Start at the line containing "bpy.context.scene.collection.objects.link(empty)" and stop at the line containing "obj.data = obj.data.copy()"; copy those lines exactly, both ends included, and no others.

» DATA EXTRACT
________________________

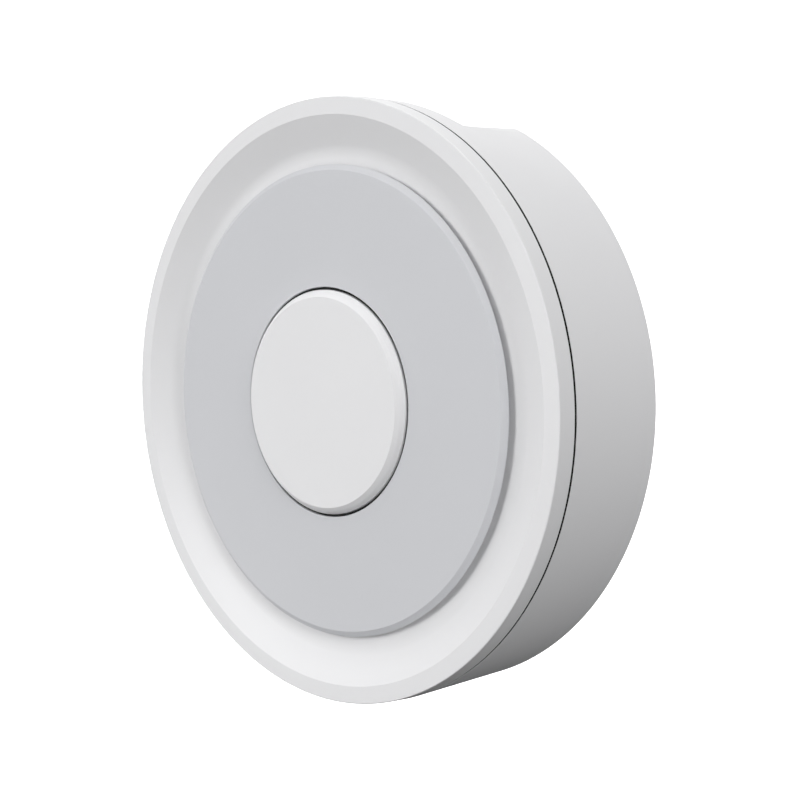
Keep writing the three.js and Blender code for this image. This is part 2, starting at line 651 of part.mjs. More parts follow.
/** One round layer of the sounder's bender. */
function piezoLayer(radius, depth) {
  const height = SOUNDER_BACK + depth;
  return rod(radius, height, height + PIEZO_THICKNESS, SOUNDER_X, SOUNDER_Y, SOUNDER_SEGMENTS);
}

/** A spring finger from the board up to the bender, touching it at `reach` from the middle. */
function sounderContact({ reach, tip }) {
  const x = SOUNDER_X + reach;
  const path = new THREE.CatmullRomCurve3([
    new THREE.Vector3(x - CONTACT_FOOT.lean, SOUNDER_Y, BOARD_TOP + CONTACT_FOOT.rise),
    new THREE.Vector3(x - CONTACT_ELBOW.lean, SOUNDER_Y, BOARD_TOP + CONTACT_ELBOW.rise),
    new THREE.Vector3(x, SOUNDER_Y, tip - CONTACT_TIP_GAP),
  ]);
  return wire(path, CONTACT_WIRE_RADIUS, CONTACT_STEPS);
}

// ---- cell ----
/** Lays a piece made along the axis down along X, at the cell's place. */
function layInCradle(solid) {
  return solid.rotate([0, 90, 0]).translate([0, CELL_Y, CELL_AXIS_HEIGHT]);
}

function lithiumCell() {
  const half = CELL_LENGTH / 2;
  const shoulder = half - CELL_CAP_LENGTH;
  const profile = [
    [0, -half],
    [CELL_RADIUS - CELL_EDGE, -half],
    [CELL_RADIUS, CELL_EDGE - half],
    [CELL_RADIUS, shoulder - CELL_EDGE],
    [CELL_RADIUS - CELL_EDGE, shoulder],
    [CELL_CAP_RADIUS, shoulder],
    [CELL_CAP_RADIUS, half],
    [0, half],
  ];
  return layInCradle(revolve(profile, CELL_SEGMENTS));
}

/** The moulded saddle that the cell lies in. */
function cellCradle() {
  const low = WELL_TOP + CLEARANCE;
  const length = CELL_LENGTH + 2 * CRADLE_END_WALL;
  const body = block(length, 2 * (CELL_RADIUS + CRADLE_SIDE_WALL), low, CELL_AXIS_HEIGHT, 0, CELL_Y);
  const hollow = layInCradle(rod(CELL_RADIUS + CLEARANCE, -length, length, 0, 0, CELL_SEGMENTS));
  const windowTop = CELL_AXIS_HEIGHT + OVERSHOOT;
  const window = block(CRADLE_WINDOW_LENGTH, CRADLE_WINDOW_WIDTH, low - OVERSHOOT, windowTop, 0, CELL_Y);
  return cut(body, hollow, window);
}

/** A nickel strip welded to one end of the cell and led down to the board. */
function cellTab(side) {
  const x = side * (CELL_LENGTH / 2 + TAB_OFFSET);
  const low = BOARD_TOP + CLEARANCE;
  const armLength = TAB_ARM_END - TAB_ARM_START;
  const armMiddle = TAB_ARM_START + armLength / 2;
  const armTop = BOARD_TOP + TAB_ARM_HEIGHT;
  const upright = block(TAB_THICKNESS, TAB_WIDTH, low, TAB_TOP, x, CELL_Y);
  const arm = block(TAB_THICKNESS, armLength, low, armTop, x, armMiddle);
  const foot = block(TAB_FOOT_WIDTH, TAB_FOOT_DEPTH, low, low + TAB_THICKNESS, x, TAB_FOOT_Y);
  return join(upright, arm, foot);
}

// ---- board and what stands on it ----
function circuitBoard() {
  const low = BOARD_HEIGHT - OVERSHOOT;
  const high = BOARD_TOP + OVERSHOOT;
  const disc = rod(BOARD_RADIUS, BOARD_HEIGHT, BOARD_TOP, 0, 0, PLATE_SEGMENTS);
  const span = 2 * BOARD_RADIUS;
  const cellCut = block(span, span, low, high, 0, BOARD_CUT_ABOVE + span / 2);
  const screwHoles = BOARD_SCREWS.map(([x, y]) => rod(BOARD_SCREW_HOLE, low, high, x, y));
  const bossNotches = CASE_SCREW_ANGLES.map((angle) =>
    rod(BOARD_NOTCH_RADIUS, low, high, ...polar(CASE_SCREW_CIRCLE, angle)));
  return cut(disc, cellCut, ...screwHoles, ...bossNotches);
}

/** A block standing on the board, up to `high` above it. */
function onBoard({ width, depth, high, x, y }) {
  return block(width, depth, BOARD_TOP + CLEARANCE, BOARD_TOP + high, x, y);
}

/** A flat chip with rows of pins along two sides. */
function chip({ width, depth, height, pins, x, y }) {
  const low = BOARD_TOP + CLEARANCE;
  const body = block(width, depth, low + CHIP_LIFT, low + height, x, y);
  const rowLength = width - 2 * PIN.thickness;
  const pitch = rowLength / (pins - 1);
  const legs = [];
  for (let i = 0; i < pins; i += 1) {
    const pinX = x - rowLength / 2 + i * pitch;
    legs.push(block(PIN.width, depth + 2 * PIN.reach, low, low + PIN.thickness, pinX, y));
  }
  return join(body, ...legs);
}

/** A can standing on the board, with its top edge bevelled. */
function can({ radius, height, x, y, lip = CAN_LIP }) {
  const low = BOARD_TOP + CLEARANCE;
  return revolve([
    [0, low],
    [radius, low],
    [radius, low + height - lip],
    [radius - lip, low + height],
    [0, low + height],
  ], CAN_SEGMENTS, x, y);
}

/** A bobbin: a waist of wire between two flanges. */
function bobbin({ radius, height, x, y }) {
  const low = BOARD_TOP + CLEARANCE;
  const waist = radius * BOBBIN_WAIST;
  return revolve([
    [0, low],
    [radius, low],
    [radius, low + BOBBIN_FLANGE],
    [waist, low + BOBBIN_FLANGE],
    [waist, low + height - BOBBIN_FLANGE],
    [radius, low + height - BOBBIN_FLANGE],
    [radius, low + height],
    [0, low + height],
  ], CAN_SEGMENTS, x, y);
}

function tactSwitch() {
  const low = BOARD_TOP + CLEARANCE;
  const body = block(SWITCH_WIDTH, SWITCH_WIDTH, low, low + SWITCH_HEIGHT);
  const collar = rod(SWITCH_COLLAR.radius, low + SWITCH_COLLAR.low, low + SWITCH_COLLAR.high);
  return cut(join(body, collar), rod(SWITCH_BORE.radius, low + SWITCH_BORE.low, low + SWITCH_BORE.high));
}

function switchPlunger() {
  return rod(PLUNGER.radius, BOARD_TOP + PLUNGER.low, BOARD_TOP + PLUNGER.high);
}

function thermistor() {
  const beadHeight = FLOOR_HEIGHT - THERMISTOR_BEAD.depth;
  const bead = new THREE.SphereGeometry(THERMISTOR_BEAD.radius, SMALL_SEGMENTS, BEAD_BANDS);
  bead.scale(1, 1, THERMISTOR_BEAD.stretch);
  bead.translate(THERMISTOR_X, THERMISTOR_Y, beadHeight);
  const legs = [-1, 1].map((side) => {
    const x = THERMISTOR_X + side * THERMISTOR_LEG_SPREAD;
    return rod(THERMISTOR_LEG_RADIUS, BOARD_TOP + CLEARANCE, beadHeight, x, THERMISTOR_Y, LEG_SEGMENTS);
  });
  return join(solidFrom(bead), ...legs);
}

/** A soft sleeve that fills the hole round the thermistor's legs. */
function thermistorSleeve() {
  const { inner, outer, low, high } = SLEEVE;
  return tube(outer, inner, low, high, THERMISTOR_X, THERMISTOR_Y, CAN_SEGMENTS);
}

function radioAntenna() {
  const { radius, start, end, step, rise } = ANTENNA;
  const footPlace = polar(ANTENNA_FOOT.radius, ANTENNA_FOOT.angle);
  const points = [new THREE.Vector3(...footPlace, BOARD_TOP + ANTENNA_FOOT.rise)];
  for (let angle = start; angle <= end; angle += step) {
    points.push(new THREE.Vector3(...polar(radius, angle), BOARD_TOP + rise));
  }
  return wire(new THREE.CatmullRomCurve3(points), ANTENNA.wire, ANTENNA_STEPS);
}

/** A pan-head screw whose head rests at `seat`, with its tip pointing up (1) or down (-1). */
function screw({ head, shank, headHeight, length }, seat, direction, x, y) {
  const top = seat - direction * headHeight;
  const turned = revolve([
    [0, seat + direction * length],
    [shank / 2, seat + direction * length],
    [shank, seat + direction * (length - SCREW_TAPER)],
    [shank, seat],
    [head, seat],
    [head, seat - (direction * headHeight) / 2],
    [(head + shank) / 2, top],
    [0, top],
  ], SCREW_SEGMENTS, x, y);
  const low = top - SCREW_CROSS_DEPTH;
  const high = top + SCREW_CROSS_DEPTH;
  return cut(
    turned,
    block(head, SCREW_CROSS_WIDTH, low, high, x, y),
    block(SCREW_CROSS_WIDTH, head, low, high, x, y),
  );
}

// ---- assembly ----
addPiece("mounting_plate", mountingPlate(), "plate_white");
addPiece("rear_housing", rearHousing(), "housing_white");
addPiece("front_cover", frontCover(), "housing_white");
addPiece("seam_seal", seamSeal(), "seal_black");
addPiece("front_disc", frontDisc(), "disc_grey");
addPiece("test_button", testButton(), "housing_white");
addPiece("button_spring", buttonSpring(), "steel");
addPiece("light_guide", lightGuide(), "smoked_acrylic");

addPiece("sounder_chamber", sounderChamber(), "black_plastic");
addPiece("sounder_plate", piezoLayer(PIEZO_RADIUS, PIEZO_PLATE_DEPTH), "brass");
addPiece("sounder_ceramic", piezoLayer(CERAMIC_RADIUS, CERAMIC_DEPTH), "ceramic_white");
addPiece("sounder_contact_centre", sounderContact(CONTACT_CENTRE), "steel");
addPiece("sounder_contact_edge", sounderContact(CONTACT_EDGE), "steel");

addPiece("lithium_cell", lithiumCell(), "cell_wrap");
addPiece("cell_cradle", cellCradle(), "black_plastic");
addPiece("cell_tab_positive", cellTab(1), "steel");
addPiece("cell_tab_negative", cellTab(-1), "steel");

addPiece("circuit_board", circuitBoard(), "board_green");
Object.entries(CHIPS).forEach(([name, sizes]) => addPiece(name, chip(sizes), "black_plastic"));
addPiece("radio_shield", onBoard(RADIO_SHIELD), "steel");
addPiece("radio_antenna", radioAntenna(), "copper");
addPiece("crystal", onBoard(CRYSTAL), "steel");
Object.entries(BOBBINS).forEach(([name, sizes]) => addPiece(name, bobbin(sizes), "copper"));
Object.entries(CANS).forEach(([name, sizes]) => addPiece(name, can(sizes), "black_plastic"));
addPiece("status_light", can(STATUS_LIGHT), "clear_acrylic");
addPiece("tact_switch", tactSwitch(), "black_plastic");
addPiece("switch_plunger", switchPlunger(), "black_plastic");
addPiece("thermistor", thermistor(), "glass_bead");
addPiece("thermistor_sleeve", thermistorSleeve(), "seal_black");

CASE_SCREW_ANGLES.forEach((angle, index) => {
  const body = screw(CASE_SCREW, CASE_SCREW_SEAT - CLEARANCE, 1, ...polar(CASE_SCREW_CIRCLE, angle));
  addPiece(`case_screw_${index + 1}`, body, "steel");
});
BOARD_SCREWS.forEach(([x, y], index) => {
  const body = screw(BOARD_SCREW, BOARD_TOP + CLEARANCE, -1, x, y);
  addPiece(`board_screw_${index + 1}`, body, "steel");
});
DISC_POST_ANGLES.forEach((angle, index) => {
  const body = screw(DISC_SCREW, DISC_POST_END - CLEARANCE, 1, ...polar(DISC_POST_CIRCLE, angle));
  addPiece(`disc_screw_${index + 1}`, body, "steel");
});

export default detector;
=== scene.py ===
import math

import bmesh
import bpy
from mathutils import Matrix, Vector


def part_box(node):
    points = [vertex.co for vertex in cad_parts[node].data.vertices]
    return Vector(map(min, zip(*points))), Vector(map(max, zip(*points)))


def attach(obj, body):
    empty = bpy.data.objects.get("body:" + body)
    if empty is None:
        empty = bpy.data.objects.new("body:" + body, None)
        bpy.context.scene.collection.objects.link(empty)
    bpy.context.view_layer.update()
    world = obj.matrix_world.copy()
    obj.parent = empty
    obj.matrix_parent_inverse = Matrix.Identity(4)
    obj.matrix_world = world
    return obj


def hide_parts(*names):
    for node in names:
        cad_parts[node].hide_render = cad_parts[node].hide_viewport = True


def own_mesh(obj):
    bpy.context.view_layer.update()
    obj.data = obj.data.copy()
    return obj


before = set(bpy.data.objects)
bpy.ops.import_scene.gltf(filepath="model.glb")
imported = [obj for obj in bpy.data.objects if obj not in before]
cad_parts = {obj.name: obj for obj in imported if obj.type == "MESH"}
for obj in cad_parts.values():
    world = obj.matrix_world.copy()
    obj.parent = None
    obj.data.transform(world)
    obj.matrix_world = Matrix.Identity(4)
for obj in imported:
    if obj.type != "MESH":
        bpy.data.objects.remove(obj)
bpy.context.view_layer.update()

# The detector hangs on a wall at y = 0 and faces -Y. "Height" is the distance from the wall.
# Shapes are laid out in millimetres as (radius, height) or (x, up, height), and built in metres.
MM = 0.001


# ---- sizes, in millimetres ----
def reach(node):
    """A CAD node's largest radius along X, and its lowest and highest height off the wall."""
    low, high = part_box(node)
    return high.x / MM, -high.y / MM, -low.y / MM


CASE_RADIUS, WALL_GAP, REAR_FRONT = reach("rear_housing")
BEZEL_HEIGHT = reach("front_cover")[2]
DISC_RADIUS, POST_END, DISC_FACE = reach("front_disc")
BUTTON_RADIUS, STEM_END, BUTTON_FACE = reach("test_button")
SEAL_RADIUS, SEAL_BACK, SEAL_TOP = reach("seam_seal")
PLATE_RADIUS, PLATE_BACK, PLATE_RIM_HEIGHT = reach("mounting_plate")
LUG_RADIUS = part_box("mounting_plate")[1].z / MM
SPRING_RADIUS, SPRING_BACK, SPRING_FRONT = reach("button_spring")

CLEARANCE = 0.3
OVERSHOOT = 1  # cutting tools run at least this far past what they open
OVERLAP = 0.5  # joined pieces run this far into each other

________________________

» EXERCISE SOLUTION
        bpy.context.scene.collection.objects.link(empty)
    bpy.context.view_layer.update()
    world = obj.matrix_world.copy()
    obj.parent = empty
    obj.matrix_parent_inverse = Matrix.Identity(4)
    obj.matrix_world = world
    return obj


def hide_parts(*names):
    for node in names:
        cad_parts[node].hide_render = cad_parts[node].hide_viewport = True


def own_mesh(obj):
    bpy.context.view_layer.update()
    obj.data = obj.data.copy()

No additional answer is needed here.